SUPPLIED RECORDS start
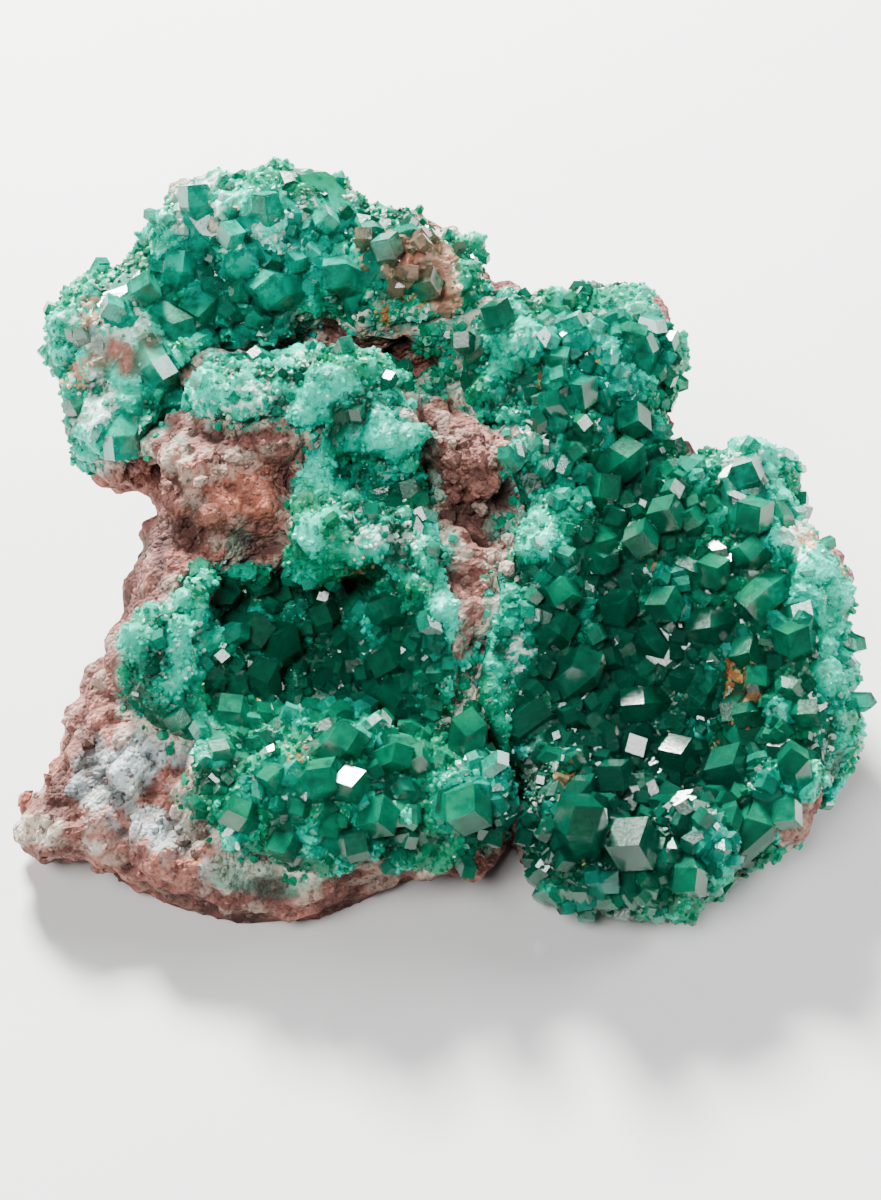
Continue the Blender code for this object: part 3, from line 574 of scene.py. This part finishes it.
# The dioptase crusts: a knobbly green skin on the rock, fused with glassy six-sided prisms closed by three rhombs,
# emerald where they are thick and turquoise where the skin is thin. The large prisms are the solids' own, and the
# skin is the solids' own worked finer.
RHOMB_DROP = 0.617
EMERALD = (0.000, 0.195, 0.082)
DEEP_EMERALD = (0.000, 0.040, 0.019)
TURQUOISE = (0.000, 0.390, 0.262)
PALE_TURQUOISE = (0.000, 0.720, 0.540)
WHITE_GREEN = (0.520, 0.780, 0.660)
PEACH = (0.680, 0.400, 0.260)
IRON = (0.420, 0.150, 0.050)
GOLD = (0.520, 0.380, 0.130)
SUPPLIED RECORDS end
SUPPLIED RECORDS start
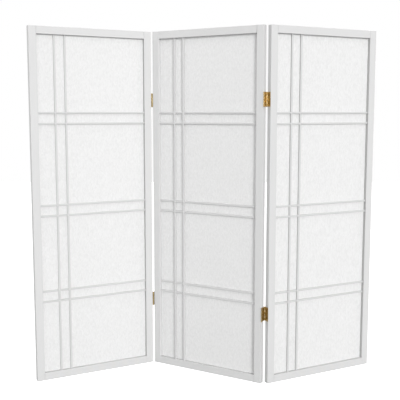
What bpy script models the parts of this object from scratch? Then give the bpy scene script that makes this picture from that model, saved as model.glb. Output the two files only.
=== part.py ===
SUPPLIED RECORDS end
WHAT TO WORK ON:
Your answer should be a single number: the count of lines in the listing that contain the word "this".

SOLVED PROBLEM:
2